After state agencies realized the quarry was being used to illegally store solid waste, subsequent inspections showed Westside Rock was also not properly managing stormwater runoff at the quarry.
Inspection reports showed water discharged from the quarry recently increased the turbidity — or cloudiness — of the water in a nearby roadside ditch by 4000%.
Lisa Reinhart, a water quality reclamationist at DOGAMI, says Westside Rock was initially issued a permit to manage and discharge stormwater at the site in 2002. As part of the permit, the company was required to collect and submit to regulators four samples of stormwater from two sites each year to determine if the water was meeting pollution standards for water runoff.
Reinhart said the company's most recent report showed the company didn't collect all of the required samples. DOGAMI has issued Westside Rock a penalty of $56,000 for its stormwater issues, Reinhart said.
Additionally, the company has been ordered to update its Stormwater Pollution Control Plan to "accurately reflect conditions at the site," according to DEQ.

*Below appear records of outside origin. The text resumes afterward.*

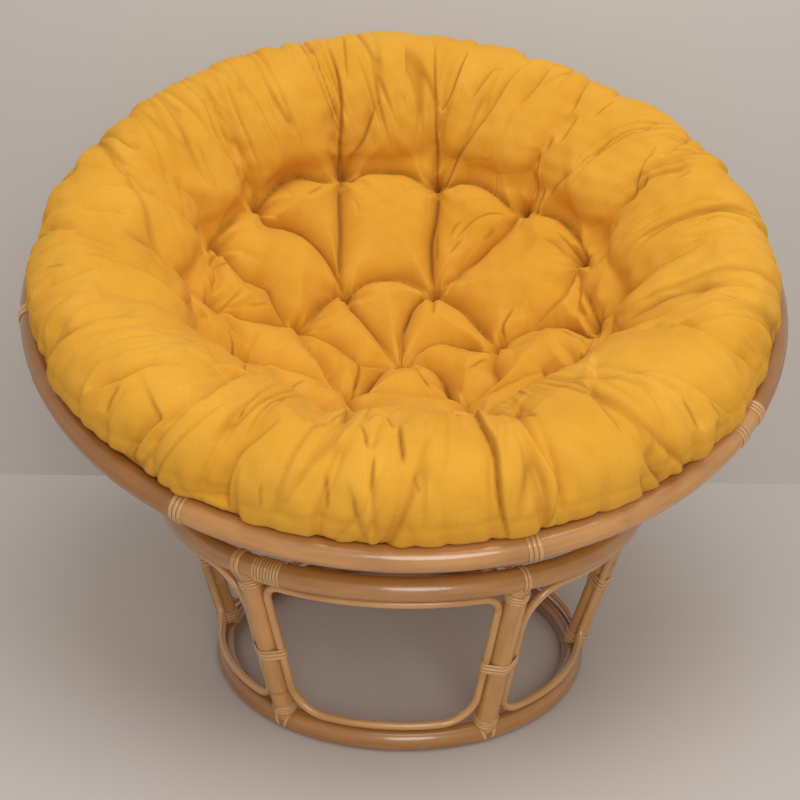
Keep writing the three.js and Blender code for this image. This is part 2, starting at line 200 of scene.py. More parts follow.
def unit(vectors):
    """The vectors at a length of 1."""
    return vectors / np.linalg.norm(vectors, axis=-1, keepdims=True)


def from_bowl(points):
    """Turns points of the bowl's own frame about X by the tilt, and moves them to the sphere's
    centre."""
    c, s = math.cos(tilt), math.sin(tilt)
    x, y, z = points[..., 0], points[..., 1], points[..., 2]
    return np.stack([x, y * c - z * s, y * s + z * c], -1) + sphere_centre


def circle_outline(radius, steps=28):
    """Points round a circle."""
    angle = np.arange(steps) / steps * TURN
    return np.stack([np.cos(angle), np.sin(angle)], -1) * radius


def run_length(points):
    """Length along a line of points, from its first point to each."""
    return np.concatenate([[0], np.cumsum(np.linalg.norm(np.diff(points, axis=0), axis=1))])


def joined_end(points):
    """A closed line of points with its first point once more at its end."""
    return np.concatenate([points, points[:1]])


def resampled(points, count):
    """A line of points in a plane, with count points at even lengths along it."""
    run = run_length(points)
    even = np.linspace(0, run[-1], count)
    return np.stack([np.interp(even, run, points[:, k]) for k in range(2)], 1)


def ramp(values, start, end):
    """0 up to start, 1 from end on, and straight between them."""
    return np.clip((values - start) / (end - start), 0, 1)


def grid_faces(rows, columns, closed_rows):
    """Quads between neighbours of a grid of rows by columns. Each row is closed, and where
    closed_rows is set the last row meets the first."""
    row = np.arange(rows if closed_rows else rows - 1)[:, None]
    column = np.arange(columns)[None]
    next_row, next_column = (row + 1) % rows, (column + 1) % columns
    corners = [(row, column), (row, next_column), (next_row, next_column), (next_row, column)]
    return np.stack([(r * columns + c).ravel() for r, c in corners], 1)


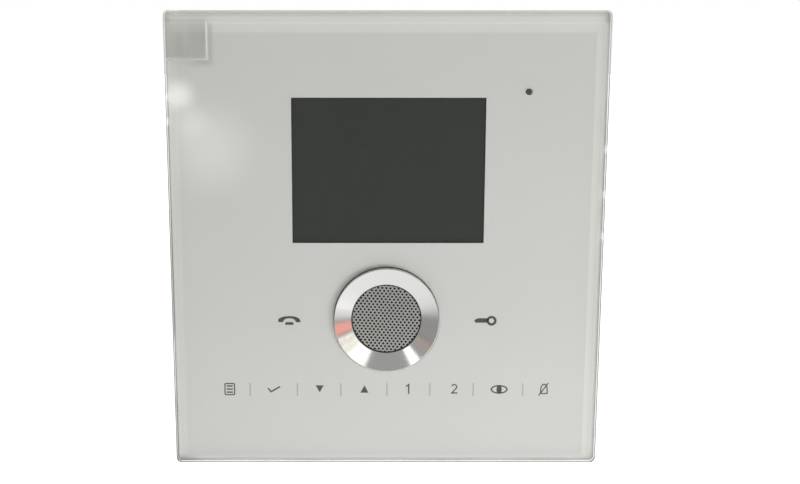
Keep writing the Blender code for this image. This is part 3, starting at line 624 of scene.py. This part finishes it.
# ------------------------------------------------------------------ eased edges on the CAD pieces
def eased(node, width, segments=2, limit=40):
    """Soften a CAD node's sharp edges without touching its mesh."""
    obj = cad[node]
    weld = obj.modifiers.new("weld", "WELD")
    weld.merge_threshold = 1e-6
    bevel = obj.modifiers.new("ease", "BEVEL")
    bevel.width = width * MM
    bevel.segments = segments
    bevel.limit_method = "ANGLE"
    bevel.angle_limit = math.radians(limit)
    bevel.use_clamp_overlap = True
    bevel.harden_normals = True


for node, width in (("rear_shell", 0.35), ("front_frame", 0.25), ("terminal_plug", 0.15),
                    ("terminal_header", 0.15), ("switch_body", 0.2), ("wall_plate", 0.15),
                    ("main_board", 0.08), ("rating_label", 0.04)):
    eased(node, width)


# ------------------------------------------------------------------ surface parts on the board's back
PIN_PITCH, PIN_Z = 3.81, -19.2    # the terminal header's solder pins


def lathe_dome(bm, at, radius, base):
    """Low solder cone that stands on the board's back face."""
    steps = ((1.0, 0.0), (0.82, 0.14), (0.55, 0.42), (0.34, 0.9), (0.30, 1.1))
    profile = [(0.02, base)] + [(radius * r, base - h) for r, h in steps] + [(0.02, base - 1.15)]
    lathe(bm, at, profile, 20)


def board_details():
    """Small soldered parts seen through the cable opening, all inside the case."""
    joints, bodies, ends = bmesh.new(), bmesh.new(), bmesh.new()
    top = BOARD_BACK - 0.02
    for i in range(14):            # two rows of seven chip parts
        x = -23.0 + (i % 7) * 3.4
        z = -21.0 - (i // 7) * 3.6
        block(bodies, (x - 0.55, x + 0.55), (z - 0.4, z + 0.4), (top - 0.45, top), 0.06)
        for side in (-1, 1):
            edge = x + side * 0.75
            block(ends, (edge - 0.25, edge + 0.25), (z - 0.42, z + 0.42), (top - 0.5, top), 0.08)
    lo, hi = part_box("terminal_header")
    for i in range(4):
        x = (lo.x + hi.x) / 2 / MM + (i - 1.5) * PIN_PITCH
        lathe_dome(joints, (x, PIN_Z), 0.9, top)
    piece("board_resistors", bodies, slot_look["chip_resin"])
    piece("board_part_ends", ends, slot_look["tin_sheet"])
    piece("board_solder_joints", joints, slot_look["tin_sheet"])


board_details()


# ------------------------------------------------------------------ floor, light and camera
EYE = Vector((-0.00862, -0.40359, 0.06566))     # where the camera stands
CARD_AWAY = 1.0                   # metres from a card to the spot that mirrors it
POOL_AT = (150.0, -350.0, 0.0)
SOFT_BOXES = (
    # degrees round the ring where it shows, half-angle of the flat middle and of the edge, radiance
    (336, 5.0, 9.0, (0.26, 0.25, 0.255)),
    (205, 2.5, 4.0, (1.10, 1.07, 1.00)),
    (216, 4.5, 6.0, (1.10, 1.08, 0.98)),
    (231, 6.0, 7.0, (1.35, 1.34, 1.22)),
    (239, 4.0, 5.5, (1.35, 1.34, 1.22)),
    (209, 0.5, 1.3, (0.66, 0.62, 0.54)),
    (213, 0.3, 0.9, (0.80, 0.77, 0.68)),
    (218, 0.6, 1.4, (0.62, 0.59, 0.50)),
    (304, 3.4, 4.8, (1.9, 1.86, 1.95)),
    (326, 2.5, 5.5, (0.40, 0.345, 0.31)),
)


def mirrored(point, facing):
    """Where the camera's line of sight goes from a mirror at this point that faces that way."""
    to_eye = (EYE - point).normalized()
    return 2 * facing.dot(to_eye) * facing - to_eye


def off_the_ring(degrees):
    """Spot half-way up the speaker ring's dish, and the direction that the camera sees in it."""
    turn = math.radians(degrees)
    slope = math.atan2(DISH - RIM_DROP, RIM_R - DISH_R)
    out = Vector((math.cos(turn), 0.0, math.sin(turn)))
    middle = Vector((SPEAKER[0], RING_LO.y / MM + (DISH + RIM_DROP) / 2, SPEAKER[1]))
    spot = (middle + out * (DISH_R + RIM_R) / 2) * MM
    return spot, mirrored(spot, Vector((0.0, -math.cos(slope), 0.0)) - out * math.sin(slope))


def off_the_panel(x, z):
    """Spot on the flat front plate, and the direction that the camera sees in it."""
    spot = Vector((x * MM, PANEL_LO.y, z * MM))
    return spot, mirrored(spot, Vector((0.0, -1.0, 0.0)))


def studio():
    bm = bmesh.new()
    bmesh.ops.create_grid(bm, x_segments=2, y_segments=2, size=30.0)
    mesh = bpy.data.meshes.new("floor")
    bm.to_mesh(mesh)
    bm.free()
    floor = bpy.data.objects.new("floor", mesh)
    floor.location.z = PANEL_LO.z - 0.22
    scene.collection.objects.link(floor)
    mat, nodes, shader = new_material("pale_floor")
    # a pool of light in front of the object; further off the floor is as dim as the room, except to the eye
    centre = nodes.add("ShaderNodeVectorMath", {0: nodes.place(), 1: POOL_AT}, operation="DISTANCE")
    pool = nodes.span(centre.outputs["Value"], 200.0, 1100.0, 1.0, 0.0)
    seen = nodes.add("ShaderNodeLightPath").outputs["Is Camera Ray"]
    nodes.feed(shader.inputs["Base Color"], nodes.colour(seen, (0.25, 0.25, 0.245), (0.89, 0.89, 0.885)))
    glow = nodes.math("MAXIMUM", nodes.span(pool, 0.0, 1.0, 0.12, 0.62), nodes.math("MULTIPLY", seen, 0.7))
    nodes.feed(shader.inputs["Emission Strength"], glow)
    shader.inputs["Roughness"].default_value = 0.9
    shader.inputs["Specular IOR Level"].default_value = 0.0
    shader.inputs["Emission Color"].default_value = (1, 1, 1, 1)
    mesh.materials.append(mat)

    world = bpy.data.worlds.new("studio")
    world.use_nodes = True
    scene.world = world
    tree = Nodes(world.node_tree)
    background = world.node_tree.nodes["Background"]
    where = tree.add("ShaderNodeTexCoord").outputs["Generated"]
    _, y, z = tree.add("ShaderNodeSeparateXYZ", {0: where}).outputs
    # the room in front of the object is dimmer than the bright wall behind it
    room = tree.span(y, -0.35, 0.25, 0.34, 1.0)
    blue = tree.math("MULTIPLY", room, 0.985)
    tone = tree.add("ShaderNodeCombineColor", {0: room, 1: room, 2: blue}).outputs[0]
    for degrees, inner, outer, radiance in SOFT_BOXES:
        _, middle = off_the_ring(degrees)
        facing = tree.add("ShaderNodeVectorMath", {0: where, 1: tuple(middle)}, operation="DOT_PRODUCT")
        edge, flat = (math.cos(math.radians(angle)) for angle in (outer, inner))
        shape = tree.span(facing.outputs["Value"], edge, flat)
        tone = tree.colour(shape, tone, radiance)
    seen = tree.add("ShaderNodeLightPath").outputs["Is Camera Ray"]
    tree.feed(background.inputs["Color"], tree.colour(seen, tone, (1.0, 1.0, 1.0)))
    background.inputs["Strength"].default_value = 1.0


def card(name, seen_in, size, tint, strength=1.0, fade=False):
    """Plain card that only reflections see: a flag, a tinted reflector or a far lamp beside the camera."""
    spot, direction = seen_in
    middle = spot + direction * CARD_AWAY
    side = middle.cross(Vector((0, 0, 1))).normalized() * size[0] / 2
    up = side.cross(middle).normalized() * size[1] / 2
    bm = bmesh.new()
    bm.faces.new([bm.verts.new(middle + side * sx + up * sz)
                  for sx, sz in ((-1, -1), (1, -1), (1, 1), (-1, 1))])
    mesh = bpy.data.meshes.new(name)
    bm.to_mesh(mesh)
    bm.free()
    mat, nodes, shader = new_material(name)
    tone = nodes.colour(nodes.noise(300.0, 2.0), scaled(tint, 0.95), scaled(tint, 1.05))
    nodes.feed(shader.inputs["Emission Color"], tone)
    shader.inputs["Emission Strength"].default_value = strength
    if fade:
        centre = {0: nodes.place(), 1: tuple(middle / MM)}
        away = nodes.add("ShaderNodeVectorMath", centre, operation="DISTANCE").outputs["Value"]
        nodes.feed(shader.inputs["Alpha"], nodes.span(away, 0.0, max(size) / 2 / MM, 1.0, 0.0))
    shader.inputs["Base Color"].default_value = (0, 0, 0, 1)
    mesh.materials.append(mat)
    obj = bpy.data.objects.new(name, mesh)
    scene.collection.objects.link(obj)
    obj.visible_camera = obj.visible_diffuse = obj.visible_shadow = False


def soft_light(name, location, target, size, power, colour=(1.0, 1.0, 1.0)):
    light = bpy.data.lights.new(name, "AREA")
    light.shape = "RECTANGLE"
    light.size, light.size_y = size
    light.energy = power
    light.color = colour
    obj = bpy.data.objects.new(name, light)
    obj.location = location
    obj.rotation_euler = (Vector(target) - Vector(location)).to_track_quat("-Z", "Y").to_euler()
    obj.visible_glossy = False
    scene.collection.objects.link(obj)


def camera():
    lens = bpy.data.cameras.new("camera")
    lens.sensor_width = 36.0
    lens.lens = 46.94
    lens.shift_x = 0.0441
    lens.clip_start = 0.01
    obj = bpy.data.objects.new("camera", lens)
    obj.location = EYE
    obj.rotation_euler = Euler([math.radians(a) for a in (80.1358, -0.0356, -0.089)])
    scene.collection.objects.link(obj)
    scene.camera = obj


studio()
card("dark_card", off_the_ring(349), (0.45, 0.32), (0.27, 0.26, 0.265))
card("salmon_card", off_the_ring(190), (0.30, 0.15), (0.92, 0.37, 0.31))
card("far_lamp_1", off_the_panel(-73.6, 53.2), (0.06, 0.06), (0.95, 0.95, 0.95), 8.0, fade=True)
card("far_lamp_2", off_the_panel(-68.2, 42.3), (0.07, 0.07), (0.95, 0.95, 0.95), 6.0, fade=True)
card("far_wall", off_the_panel(-62.4, 34.6), (0.16, 0.16), (0.95, 0.95, 0.95), 3.0, fade=True)
soft_light("key_low_right", (0.22, -0.60, -0.19), (0.02, -0.03, -0.03), (0.50, 0.18), 1.6)
camera()
scene.view_settings.view_transform = "Standard"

Despite the recent enforcement actions, multiple residents who remotely attended the August CPO 15 meeting raised concerns about how long it took for regulators to act.
Shane told residents that county oversight of the quarry largely ended when state agencies started overseeing the reclamation process.
"We're all working together to get this site into compliance," said Reinhart, of DOGAMI. "Most of our violations occur during the mining phase. When sites go into the reclamation phase, they're not watched as closely."
Residents at the meeting also expressed doubt that the companies associated with the quarry, which have allegedly violated laws for years, could be trusted to clean up the site and ensure water isn't being contaminated, as the agencies mandate.
CPO 15 plans to ask regulators to require Westside Rock to pay for testing of residents' wells and to have an independent entity conduct other required water testing, Erickson said.
"It's the least they could do after causing this potential health risk here in this neighborhood," he said.